**GIVEN REQUEST**
Each line below is to be written out in full, exactly as shown.

**DATA SECTION**
━━━━━━━━━━

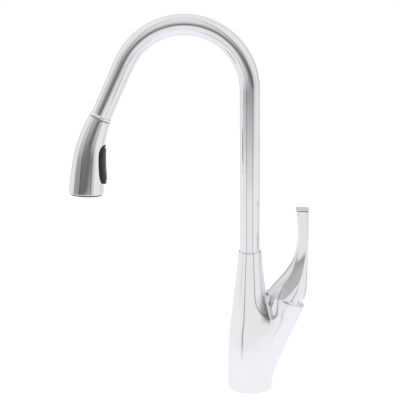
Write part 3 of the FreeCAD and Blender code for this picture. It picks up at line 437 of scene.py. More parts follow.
def first_ring(name, corners):
    """Starts a piece as a circle in edit mode, with its corners moved to their places."""
    deselect()
    bpy.ops.mesh.primitive_circle_add(vertices=len(corners), radius=0.01, location=(0, 0, 0))
    made = bpy.context.object
    made.name = made.data.name = name
    bpy.ops.object.mode_set(mode="EDIT")
    bpy.ops.mesh.select_mode(type="VERT")
    ring = list(range(len(corners)))
    put_corners(made, ring, corners)
    return made, ring


def next_ring(made, ring, corners):
    """Extrudes a ring and moves the new corners to their places; gives the new ring in the same order."""
    before = len(bmesh.from_edit_mesh(made.data).verts)
    pick(made, ring)
    bpy.ops.mesh.extrude_edges_move()
    mesh = bmesh.from_edit_mesh(made.data)
    mesh.verts.ensure_lookup_table()
    new = []
    for number in ring:
        vert = mesh.verts[number]
        partners = (edge.other_vert(vert).index for edge in vert.link_edges)
        new.append(next(partner for partner in partners if partner >= before))
    put_corners(made, new, corners)
    return new


def stack(name, loops):
    """Starts a piece from loops one after another; gives it and all of its rings."""
    made, ring = first_ring(name, loops[0])
    rings = [ring]
    for loop in loops[1:]:
        rings.append(next_ring(made, rings[-1], loop))
    return made, rings


def bridge(made, rings):
    """Closes a turned piece by joining its last ring to its first."""
    pick(made, rings[0], rings[-1])
    bpy.ops.mesh.bridge_edge_loops()


def cap(made, ring):
    """Closes a ring with a face."""
    pick(made, ring)
    bpy.ops.mesh.edge_face_add()


def crease(made, run, sharpness):
    """Sharpens the edges of a ring or a run under subdivision."""
    pick(made, run)
    bpy.ops.transform.edge_crease(value=sharpness)


def close_piece(made, levels=2, wall=0.0):
    """Faces the piece outwards, leaves edit mode, and gives it its wall and its smoothness."""
    bpy.ops.mesh.select_all(action="SELECT")
    bpy.ops.mesh.remove_doubles(threshold=0.000001)
    bpy.ops.mesh.normals_make_consistent(inside=False)
    bpy.ops.object.mode_set(mode="OBJECT")
    if wall:
        shell = made.modifiers.new("wall", "SOLIDIFY")
        shell.thickness = wall
        shell.offset = -1
        shell.use_even_offset = True
        shell.edge_crease_rim = 0.9
        bpy.ops.object.modifier_apply(modifier=shell.name)
    if levels:
        smooth = made.modifiers.new("smooth", "SUBSURF")
        smooth.levels = smooth.render_levels = levels
        bpy.ops.object.modifier_apply(modifier=smooth.name)
    bpy.ops.object.shade_smooth_by_angle(angle=math.radians(40))


def tilted(centre, turn, across, aside, rise=0.0):
    """A corner in a frame that stands at centre (X, Z) and leans to the right by turn."""
    return (centre[0] + across * math.cos(turn) + rise * math.sin(turn), aside,
            centre[1] - across * math.sin(turn) + rise * math.cos(turn))


def tilted_ring(centre, turn, wide, deep, rise=0.0, count=24):
    """Corners of an ellipse in such a frame, in millimetres."""
    steps = (2 * math.pi * step / count for step in range(count))
    return [tilted(centre, turn, wide * math.cos(around), deep * math.sin(around), rise) for around in steps]


def squared(share, power):
    """A sine or cosine pushed outwards, which squares a round."""
    return math.copysign(abs(share) ** power, share)


def mirrored_loop(half):
    """A closed loop from its half on the -Y side, first and last corner on the plane of symmetry."""
    return [*half, *((x, -y, z) for x, y, z in reversed(half[1:-1]))]


def between(marks, place):
    """The values at a place, straight between marks that rise in place."""
    for low, high in zip(marks, marks[1:]):
        if place <= high[0]:
            break
    share = (place - low[0]) / (high[0] - low[0])
    return [start + (end - start) * share for start, end in zip(low[1:], high[1:])]


# -------- stage
class FAUCET_OT_stage(bpy.types.Operator):
    """Floor, white studio, the table and the card that the metal mirrors, and the camera"""
    bl_idname = "faucet.stage"
    bl_label = "Stage"

    def execute(self, context):
        sizes = context.scene.faucet_stage
        deselect()
        bpy.ops.mesh.primitive_plane_add(size=sizes.floor_size, location=(0, 0, 0))
        floor = context.object
        floor.name = "floor"
        paint(floor, floor_material())
        floor.visible_glossy = False
        table = mirrored_table(sizes)
        card = mirrored_card(sizes)
        context.scene.world = studio_world(sizes)
        seen = bpy.data.cameras.new("camera")
        seen.lens = sizes.focal_length
        seen.sensor_width = SENSOR_WIDTH
        camera = bpy.data.objects.new("camera", seen)
        context.scene.collection.objects.link(camera)
        look = Matrix.Rotation(math.pi / 2 - sizes.camera_pitch, 4, "X")
        lean = Matrix.Rotation(-sizes.camera_roll, 4, "Z")
        camera.matrix_world = Matrix.Translation(sizes.camera_place) @ look @ lean
        context.scene.camera = camera
        context.scene.view_settings.view_transform = "Standard"
        return {"FINISHED"}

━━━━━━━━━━

**EXERCISE RESULT**
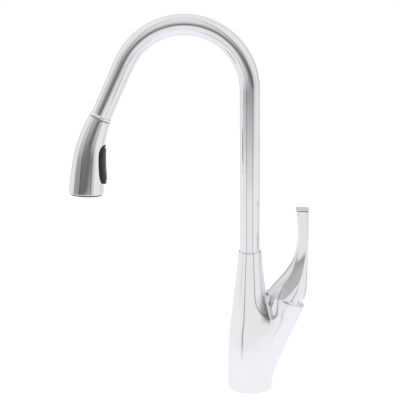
Write part 3 of the FreeCAD and Blender code for this picture. It picks up at line 437 of scene.py. More parts follow.
def first_ring(name, corners):
    """Starts a piece as a circle in edit mode, with its corners moved to their places."""
    deselect()
    bpy.ops.mesh.primitive_circle_add(vertices=len(corners), radius=0.01, location=(0, 0, 0))
    made = bpy.context.object
    made.name = made.data.name = name
    bpy.ops.object.mode_set(mode="EDIT")
    bpy.ops.mesh.select_mode(type="VERT")
    ring = list(range(len(corners)))
    put_corners(made, ring, corners)
    return made, ring


def next_ring(made, ring, corners):
    """Extrudes a ring and moves the new corners to their places; gives the new ring in the same order."""
    before = len(bmesh.from_edit_mesh(made.data).verts)
    pick(made, ring)
    bpy.ops.mesh.extrude_edges_move()
    mesh = bmesh.from_edit_mesh(made.data)
    mesh.verts.ensure_lookup_table()
    new = []
    for number in ring:
        vert = mesh.verts[number]
        partners = (edge.other_vert(vert).index for edge in vert.link_edges)
        new.append(next(partner for partner in partners if partner >= before))
    put_corners(made, new, corners)
    return new


def stack(name, loops):
    """Starts a piece from loops one after another; gives it and all of its rings."""
    made, ring = first_ring(name, loops[0])
    rings = [ring]
    for loop in loops[1:]:
        rings.append(next_ring(made, rings[-1], loop))
    return made, rings


def bridge(made, rings):
    """Closes a turned piece by joining its last ring to its first."""
    pick(made, rings[0], rings[-1])
    bpy.ops.mesh.bridge_edge_loops()


def cap(made, ring):
    """Closes a ring with a face."""
    pick(made, ring)
    bpy.ops.mesh.edge_face_add()


def crease(made, run, sharpness):
    """Sharpens the edges of a ring or a run under subdivision."""
    pick(made, run)
    bpy.ops.transform.edge_crease(value=sharpness)


def close_piece(made, levels=2, wall=0.0):
    """Faces the piece outwards, leaves edit mode, and gives it its wall and its smoothness."""
    bpy.ops.mesh.select_all(action="SELECT")
    bpy.ops.mesh.remove_doubles(threshold=0.000001)
    bpy.ops.mesh.normals_make_consistent(inside=False)
    bpy.ops.object.mode_set(mode="OBJECT")
    if wall:
        shell = made.modifiers.new("wall", "SOLIDIFY")
        shell.thickness = wall
        shell.offset = -1
        shell.use_even_offset = True
        shell.edge_crease_rim = 0.9
        bpy.ops.object.modifier_apply(modifier=shell.name)
    if levels:
        smooth = made.modifiers.new("smooth", "SUBSURF")
        smooth.levels = smooth.render_levels = levels
        bpy.ops.object.modifier_apply(modifier=smooth.name)
    bpy.ops.object.shade_smooth_by_angle(angle=math.radians(40))


def tilted(centre, turn, across, aside, rise=0.0):
    """A corner in a frame that stands at centre (X, Z) and leans to the right by turn."""
    return (centre[0] + across * math.cos(turn) + rise * math.sin(turn), aside,
            centre[1] - across * math.sin(turn) + rise * math.cos(turn))


def tilted_ring(centre, turn, wide, deep, rise=0.0, count=24):
    """Corners of an ellipse in such a frame, in millimetres."""
    steps = (2 * math.pi * step / count for step in range(count))
    return [tilted(centre, turn, wide * math.cos(around), deep * math.sin(around), rise) for around in steps]


def squared(share, power):
    """A sine or cosine pushed outwards, which squares a round."""
    return math.copysign(abs(share) ** power, share)


def mirrored_loop(half):
    """A closed loop from its half on the -Y side, first and last corner on the plane of symmetry."""
    return [*half, *((x, -y, z) for x, y, z in reversed(half[1:-1]))]


def between(marks, place):
    """The values at a place, straight between marks that rise in place."""
    for low, high in zip(marks, marks[1:]):
        if place <= high[0]:
            break
    share = (place - low[0]) / (high[0] - low[0])
    return [start + (end - start) * share for start, end in zip(low[1:], high[1:])]


# -------- stage
class FAUCET_OT_stage(bpy.types.Operator):
    """Floor, white studio, the table and the card that the metal mirrors, and the camera"""
    bl_idname = "faucet.stage"
    bl_label = "Stage"

    def execute(self, context):
        sizes = context.scene.faucet_stage
        deselect()
        bpy.ops.mesh.primitive_plane_add(size=sizes.floor_size, location=(0, 0, 0))
        floor = context.object
        floor.name = "floor"
        paint(floor, floor_material())
        floor.visible_glossy = False
        table = mirrored_table(sizes)
        card = mirrored_card(sizes)
        context.scene.world = studio_world(sizes)
        seen = bpy.data.cameras.new("camera")
        seen.lens = sizes.focal_length
        seen.sensor_width = SENSOR_WIDTH
        camera = bpy.data.objects.new("camera", seen)
        context.scene.collection.objects.link(camera)
        look = Matrix.Rotation(math.pi / 2 - sizes.camera_pitch, 4, "X")
        lean = Matrix.Rotation(-sizes.camera_roll, 4, "Z")
        camera.matrix_world = Matrix.Translation(sizes.camera_place) @ look @ lean
        context.scene.camera = camera
        context.scene.view_settings.view_transform = "Standard"
        return {"FINISHED"}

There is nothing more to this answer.